Breaking Barriers - the woman gazing nonchalantly at her 3D printer seems to beg the question - are we keeping up? Had a chat with a contact this morning who thinks like I do, he sees a company as a community instead of a cash cow, takes stresses on board and wonders how to bring his team to excellence from a position of moderate practice. We'll work together soon (I'm in no rush, plenty on at the moment, engagement being a new gem that many leaders are studying curiously). But the ground being broken is hard as igneous rock, it's been there since the Industrial Revolution and only when you really know what you're dealing with will you really know where to start.


Devil's Tower, famed for its starring role in Close Encounters, is an igneous rock formation. Lava cools and solidifies, forming all kinds of materials from glassy obsidian to crystalline granite (see the full story at https://education.nationalgeographic.org/resource/igneous-rocks/ )  Nature, in other words, does incredible things with raw materials and a company (a corporate community) is not exempt from natural law. We need, urgently, to take account of natural law in the way we view the workplace and the opportunities available to turn it into a wonderful thing.

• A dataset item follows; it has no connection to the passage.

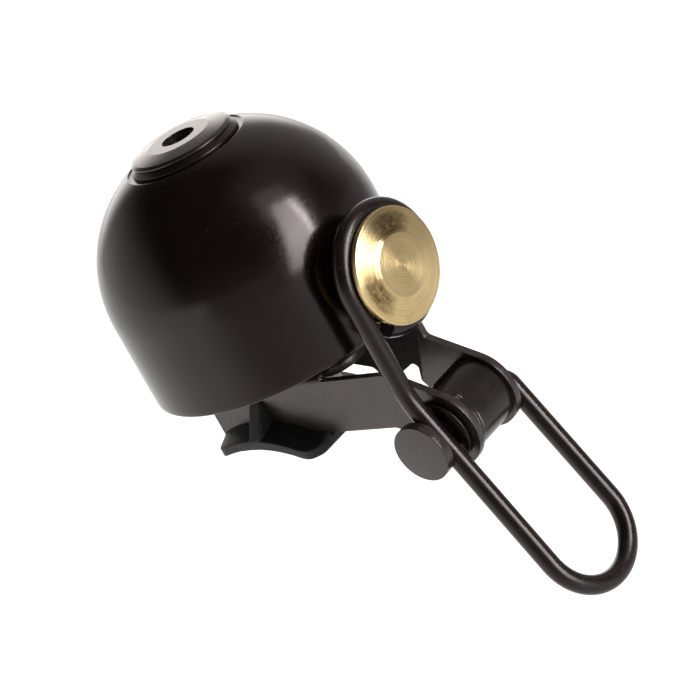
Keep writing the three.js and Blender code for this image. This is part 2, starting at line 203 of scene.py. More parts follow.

The more stress that's placed upon it, the more resistant a culture becomes. The more often new initiatives are introduced and withdrawn, the more Trust suffers displacement. The greater the demand for performance, the more truculent the overall response. These are not factors peculiar to any company, they are vestiges of human nature and slowly, slowly are leaders of men* beginning to realise the shortcomings of outdated behaviours. Nevertheless, those ways of being that call out to each other, "it's always been this way" are showing their true colours to be garish, ill-conceived and incongruous against the grain of post-Millennial thinking. The self-actualisation Abraham Maslow conceived in the 1950s is far more advanced than those directorial trends that seem to be standing the test of time.

*that's a colloquial term, not a gender-specific pronoun


If we want to break barriers, we have to be prepared to take new tools to old formations. The draconian style of management that embeds itself in most engineering/manufacturing cultures is still there because it formed and solidified in the Industrial Revolution. After sweat shops became unacceptable, it cooled slowly and became Autocratic, which then turned into Correction-and-Compliance, latterly adopting Lean as a flagstaff, all of which steadfastly ignores the people-centric element in favour of more-easily-defined hardware and systems analysis, staring resolutely at the bottom line. This tradition is dying hard, offering resistance to even the most forward-thinking leaders and causing workforces incredible pain in the process of attempted growth and development. It does not have to be this way. Think about what you really want to become, work with your environment and allow a natural order to develop in favour of the vision you are holding fast.


This is Evolution, and that is how it works.